→ **To do**
From the listing below, copy only the lines running from the line that contains "place.setZ(i, place.getZ(i) +" to the line that contains "for node in", both included.

→ **Information supplied**

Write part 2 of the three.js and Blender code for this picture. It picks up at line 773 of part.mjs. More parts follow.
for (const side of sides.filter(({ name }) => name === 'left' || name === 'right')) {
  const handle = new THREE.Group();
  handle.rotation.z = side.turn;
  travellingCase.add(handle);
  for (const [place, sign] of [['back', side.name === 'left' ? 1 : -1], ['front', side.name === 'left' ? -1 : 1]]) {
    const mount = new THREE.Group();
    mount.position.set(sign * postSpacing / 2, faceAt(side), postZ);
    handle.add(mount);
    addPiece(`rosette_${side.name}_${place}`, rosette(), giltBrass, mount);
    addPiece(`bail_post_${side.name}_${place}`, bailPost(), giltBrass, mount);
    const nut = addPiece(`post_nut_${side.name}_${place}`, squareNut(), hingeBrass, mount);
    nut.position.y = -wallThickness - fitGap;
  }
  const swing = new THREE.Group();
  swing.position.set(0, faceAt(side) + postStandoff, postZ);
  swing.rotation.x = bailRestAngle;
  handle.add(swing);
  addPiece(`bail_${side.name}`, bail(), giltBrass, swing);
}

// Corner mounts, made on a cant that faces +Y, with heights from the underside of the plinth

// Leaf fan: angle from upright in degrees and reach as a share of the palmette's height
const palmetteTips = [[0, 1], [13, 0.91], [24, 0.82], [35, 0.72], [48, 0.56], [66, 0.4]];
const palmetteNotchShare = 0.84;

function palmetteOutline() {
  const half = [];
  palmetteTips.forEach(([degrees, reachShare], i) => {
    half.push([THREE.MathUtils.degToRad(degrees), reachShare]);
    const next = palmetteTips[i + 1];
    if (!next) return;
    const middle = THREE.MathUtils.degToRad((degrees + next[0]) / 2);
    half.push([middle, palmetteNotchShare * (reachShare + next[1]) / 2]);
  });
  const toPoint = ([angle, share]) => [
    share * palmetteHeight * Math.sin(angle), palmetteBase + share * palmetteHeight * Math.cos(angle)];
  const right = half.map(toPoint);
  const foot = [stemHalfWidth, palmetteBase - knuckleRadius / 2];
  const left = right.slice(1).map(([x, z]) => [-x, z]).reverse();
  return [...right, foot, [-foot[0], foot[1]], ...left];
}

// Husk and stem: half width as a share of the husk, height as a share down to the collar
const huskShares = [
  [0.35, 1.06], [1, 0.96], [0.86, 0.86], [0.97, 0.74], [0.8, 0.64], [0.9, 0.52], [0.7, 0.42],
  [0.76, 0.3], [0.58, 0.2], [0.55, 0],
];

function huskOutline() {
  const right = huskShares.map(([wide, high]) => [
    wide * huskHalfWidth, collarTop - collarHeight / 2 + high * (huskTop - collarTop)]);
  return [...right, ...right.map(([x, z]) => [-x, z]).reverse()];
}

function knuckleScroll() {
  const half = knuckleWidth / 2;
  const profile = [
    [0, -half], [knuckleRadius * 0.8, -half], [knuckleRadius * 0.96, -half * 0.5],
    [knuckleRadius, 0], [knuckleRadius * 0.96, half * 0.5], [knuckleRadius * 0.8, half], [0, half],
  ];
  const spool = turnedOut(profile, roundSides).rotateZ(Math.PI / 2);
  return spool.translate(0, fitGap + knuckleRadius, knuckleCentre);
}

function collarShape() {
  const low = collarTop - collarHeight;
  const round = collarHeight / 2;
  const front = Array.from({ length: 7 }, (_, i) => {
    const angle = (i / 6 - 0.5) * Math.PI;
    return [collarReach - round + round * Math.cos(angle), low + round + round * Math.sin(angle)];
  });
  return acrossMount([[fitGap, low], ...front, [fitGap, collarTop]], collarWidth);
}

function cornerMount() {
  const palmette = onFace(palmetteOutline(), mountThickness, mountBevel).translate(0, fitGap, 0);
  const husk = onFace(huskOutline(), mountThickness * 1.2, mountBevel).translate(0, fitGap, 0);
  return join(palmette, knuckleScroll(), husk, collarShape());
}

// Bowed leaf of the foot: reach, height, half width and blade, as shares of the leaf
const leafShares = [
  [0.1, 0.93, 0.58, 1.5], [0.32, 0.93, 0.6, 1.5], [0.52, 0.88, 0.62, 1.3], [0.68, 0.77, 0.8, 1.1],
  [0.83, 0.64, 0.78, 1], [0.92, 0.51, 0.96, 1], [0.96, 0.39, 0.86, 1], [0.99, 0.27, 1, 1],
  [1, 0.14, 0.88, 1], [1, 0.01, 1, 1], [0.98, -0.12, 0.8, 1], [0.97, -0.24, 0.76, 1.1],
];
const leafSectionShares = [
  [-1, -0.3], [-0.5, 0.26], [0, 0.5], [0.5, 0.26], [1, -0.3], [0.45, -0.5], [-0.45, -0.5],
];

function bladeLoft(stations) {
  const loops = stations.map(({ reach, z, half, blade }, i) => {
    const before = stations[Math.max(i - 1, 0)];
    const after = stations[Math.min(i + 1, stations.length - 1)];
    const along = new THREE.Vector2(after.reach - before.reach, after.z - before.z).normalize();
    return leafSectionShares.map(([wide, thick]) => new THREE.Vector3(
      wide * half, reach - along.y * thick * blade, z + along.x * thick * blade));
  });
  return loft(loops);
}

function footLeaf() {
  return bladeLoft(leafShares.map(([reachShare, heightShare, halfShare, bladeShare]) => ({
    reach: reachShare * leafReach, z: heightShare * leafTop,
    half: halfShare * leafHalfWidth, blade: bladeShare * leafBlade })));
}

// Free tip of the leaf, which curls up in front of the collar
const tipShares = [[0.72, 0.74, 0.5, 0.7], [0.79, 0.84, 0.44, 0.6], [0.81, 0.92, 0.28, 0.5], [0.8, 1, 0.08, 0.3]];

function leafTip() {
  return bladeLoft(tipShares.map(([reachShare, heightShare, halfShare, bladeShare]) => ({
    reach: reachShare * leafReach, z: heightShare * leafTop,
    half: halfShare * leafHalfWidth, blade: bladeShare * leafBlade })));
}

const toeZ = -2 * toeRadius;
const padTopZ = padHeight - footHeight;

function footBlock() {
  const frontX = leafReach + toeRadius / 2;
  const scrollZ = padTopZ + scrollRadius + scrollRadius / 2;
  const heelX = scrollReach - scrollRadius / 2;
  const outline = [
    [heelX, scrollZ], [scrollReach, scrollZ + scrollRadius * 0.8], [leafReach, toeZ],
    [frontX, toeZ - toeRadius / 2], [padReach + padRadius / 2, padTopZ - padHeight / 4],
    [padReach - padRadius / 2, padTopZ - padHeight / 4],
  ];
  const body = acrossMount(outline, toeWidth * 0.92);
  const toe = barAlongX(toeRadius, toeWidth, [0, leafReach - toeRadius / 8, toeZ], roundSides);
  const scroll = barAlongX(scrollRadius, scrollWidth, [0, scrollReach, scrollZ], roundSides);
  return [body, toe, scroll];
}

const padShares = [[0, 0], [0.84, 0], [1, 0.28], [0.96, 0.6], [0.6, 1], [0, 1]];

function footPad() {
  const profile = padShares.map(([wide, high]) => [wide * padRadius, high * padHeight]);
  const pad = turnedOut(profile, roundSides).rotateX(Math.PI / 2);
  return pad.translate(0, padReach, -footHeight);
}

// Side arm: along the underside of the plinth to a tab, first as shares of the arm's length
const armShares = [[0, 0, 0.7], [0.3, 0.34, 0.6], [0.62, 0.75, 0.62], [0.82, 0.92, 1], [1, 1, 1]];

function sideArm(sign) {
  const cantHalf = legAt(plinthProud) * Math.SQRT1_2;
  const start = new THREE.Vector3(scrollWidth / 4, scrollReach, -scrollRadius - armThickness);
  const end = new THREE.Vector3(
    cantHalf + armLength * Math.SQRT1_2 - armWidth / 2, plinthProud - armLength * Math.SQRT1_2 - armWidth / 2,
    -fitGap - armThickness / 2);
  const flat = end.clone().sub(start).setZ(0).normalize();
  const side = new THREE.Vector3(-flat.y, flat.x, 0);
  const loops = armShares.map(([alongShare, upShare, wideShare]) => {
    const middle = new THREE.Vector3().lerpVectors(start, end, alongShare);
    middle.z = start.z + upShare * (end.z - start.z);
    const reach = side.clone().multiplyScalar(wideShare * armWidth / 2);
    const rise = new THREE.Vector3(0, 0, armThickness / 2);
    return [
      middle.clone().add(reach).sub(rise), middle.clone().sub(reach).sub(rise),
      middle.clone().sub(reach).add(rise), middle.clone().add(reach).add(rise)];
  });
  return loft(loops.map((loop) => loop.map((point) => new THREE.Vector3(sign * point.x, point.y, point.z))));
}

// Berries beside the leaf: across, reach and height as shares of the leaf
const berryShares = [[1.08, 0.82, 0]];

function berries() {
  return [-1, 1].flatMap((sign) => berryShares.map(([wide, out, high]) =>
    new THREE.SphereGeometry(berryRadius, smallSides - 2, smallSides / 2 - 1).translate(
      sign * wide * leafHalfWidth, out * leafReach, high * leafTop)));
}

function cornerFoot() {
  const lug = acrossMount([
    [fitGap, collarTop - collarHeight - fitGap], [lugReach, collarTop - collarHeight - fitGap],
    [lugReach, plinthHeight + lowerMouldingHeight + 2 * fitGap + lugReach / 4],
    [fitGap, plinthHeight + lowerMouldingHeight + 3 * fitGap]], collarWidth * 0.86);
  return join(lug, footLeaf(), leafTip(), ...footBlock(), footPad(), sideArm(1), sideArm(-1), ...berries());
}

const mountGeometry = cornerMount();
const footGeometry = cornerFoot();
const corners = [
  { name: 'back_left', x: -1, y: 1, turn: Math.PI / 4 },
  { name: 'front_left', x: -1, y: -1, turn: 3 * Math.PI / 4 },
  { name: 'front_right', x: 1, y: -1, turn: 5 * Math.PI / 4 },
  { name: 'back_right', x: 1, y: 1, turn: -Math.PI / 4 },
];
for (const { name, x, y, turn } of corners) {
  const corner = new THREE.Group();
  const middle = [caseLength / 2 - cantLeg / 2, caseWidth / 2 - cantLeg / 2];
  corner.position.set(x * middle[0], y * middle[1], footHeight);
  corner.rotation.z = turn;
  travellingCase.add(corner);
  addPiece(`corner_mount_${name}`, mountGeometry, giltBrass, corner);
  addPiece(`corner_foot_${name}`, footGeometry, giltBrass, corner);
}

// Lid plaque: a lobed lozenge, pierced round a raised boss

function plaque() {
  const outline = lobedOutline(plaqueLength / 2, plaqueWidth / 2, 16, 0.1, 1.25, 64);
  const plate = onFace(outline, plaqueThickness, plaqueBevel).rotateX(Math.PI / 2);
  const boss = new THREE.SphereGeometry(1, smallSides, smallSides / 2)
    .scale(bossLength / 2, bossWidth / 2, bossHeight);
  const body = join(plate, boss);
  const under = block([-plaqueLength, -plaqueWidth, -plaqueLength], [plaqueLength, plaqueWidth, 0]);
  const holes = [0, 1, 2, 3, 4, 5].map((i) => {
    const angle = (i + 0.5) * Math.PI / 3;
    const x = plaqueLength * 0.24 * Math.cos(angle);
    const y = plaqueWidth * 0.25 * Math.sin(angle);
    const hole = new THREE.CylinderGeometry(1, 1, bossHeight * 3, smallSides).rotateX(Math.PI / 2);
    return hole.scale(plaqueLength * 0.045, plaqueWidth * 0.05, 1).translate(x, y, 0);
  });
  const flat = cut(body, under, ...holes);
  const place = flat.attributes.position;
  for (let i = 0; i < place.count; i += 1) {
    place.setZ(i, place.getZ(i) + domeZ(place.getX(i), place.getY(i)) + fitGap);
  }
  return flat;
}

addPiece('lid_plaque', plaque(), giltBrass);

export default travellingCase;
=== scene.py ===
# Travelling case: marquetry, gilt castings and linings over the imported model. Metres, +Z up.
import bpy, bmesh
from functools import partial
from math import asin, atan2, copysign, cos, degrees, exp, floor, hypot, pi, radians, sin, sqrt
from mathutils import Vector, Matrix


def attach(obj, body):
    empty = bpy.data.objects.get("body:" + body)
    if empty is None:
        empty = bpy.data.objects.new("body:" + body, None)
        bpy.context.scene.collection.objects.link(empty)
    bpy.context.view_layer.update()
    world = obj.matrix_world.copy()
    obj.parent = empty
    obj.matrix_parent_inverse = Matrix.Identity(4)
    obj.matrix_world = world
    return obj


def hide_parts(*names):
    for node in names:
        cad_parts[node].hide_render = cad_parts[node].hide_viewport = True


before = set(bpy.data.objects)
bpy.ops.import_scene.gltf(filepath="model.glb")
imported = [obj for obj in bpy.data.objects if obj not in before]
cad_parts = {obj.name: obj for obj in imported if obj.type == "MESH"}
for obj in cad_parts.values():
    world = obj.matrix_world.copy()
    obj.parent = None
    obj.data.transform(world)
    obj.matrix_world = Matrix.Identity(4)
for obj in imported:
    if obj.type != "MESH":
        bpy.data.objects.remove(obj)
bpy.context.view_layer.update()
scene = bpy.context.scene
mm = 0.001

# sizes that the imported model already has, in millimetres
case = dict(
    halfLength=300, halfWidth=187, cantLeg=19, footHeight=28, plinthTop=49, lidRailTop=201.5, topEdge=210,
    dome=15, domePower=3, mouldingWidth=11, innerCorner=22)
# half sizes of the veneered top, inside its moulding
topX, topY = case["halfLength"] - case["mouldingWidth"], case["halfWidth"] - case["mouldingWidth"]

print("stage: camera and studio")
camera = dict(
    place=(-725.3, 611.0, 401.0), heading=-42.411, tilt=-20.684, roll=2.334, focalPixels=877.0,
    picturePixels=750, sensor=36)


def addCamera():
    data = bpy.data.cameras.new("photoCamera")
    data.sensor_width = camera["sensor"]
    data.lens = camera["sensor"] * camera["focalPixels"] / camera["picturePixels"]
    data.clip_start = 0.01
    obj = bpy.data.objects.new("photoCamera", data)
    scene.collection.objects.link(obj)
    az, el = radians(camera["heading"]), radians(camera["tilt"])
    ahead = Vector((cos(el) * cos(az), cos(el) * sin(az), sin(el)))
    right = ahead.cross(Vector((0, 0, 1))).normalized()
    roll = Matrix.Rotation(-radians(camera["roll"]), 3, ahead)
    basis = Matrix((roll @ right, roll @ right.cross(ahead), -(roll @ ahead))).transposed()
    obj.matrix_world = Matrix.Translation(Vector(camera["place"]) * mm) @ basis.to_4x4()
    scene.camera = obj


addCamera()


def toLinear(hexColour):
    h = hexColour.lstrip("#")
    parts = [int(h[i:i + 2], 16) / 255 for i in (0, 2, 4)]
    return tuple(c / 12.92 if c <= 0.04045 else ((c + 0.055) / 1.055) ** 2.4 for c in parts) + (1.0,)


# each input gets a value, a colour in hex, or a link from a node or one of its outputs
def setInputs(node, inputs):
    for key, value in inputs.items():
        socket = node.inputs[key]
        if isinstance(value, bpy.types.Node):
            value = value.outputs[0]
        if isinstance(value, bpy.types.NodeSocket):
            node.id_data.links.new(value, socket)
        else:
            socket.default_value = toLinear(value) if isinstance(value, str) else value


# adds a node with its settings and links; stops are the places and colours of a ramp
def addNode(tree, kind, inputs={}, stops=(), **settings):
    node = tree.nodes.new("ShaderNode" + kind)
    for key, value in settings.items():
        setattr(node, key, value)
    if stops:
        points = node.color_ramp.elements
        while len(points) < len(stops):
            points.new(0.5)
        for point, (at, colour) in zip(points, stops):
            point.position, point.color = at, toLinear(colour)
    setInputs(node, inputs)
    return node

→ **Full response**
    place.setZ(i, place.getZ(i) + domeZ(place.getX(i), place.getY(i)) + fitGap);
  }
  return flat;
}

addPiece('lid_plaque', plaque(), giltBrass);

export default travellingCase;
=== scene.py ===
# Travelling case: marquetry, gilt castings and linings over the imported model. Metres, +Z up.
import bpy, bmesh
from functools import partial
from math import asin, atan2, copysign, cos, degrees, exp, floor, hypot, pi, radians, sin, sqrt
from mathutils import Vector, Matrix


def attach(obj, body):
    empty = bpy.data.objects.get("body:" + body)
    if empty is None:
        empty = bpy.data.objects.new("body:" + body, None)
        bpy.context.scene.collection.objects.link(empty)
    bpy.context.view_layer.update()
    world = obj.matrix_world.copy()
    obj.parent = empty
    obj.matrix_parent_inverse = Matrix.Identity(4)
    obj.matrix_world = world
    return obj


def hide_parts(*names):
    for node in names:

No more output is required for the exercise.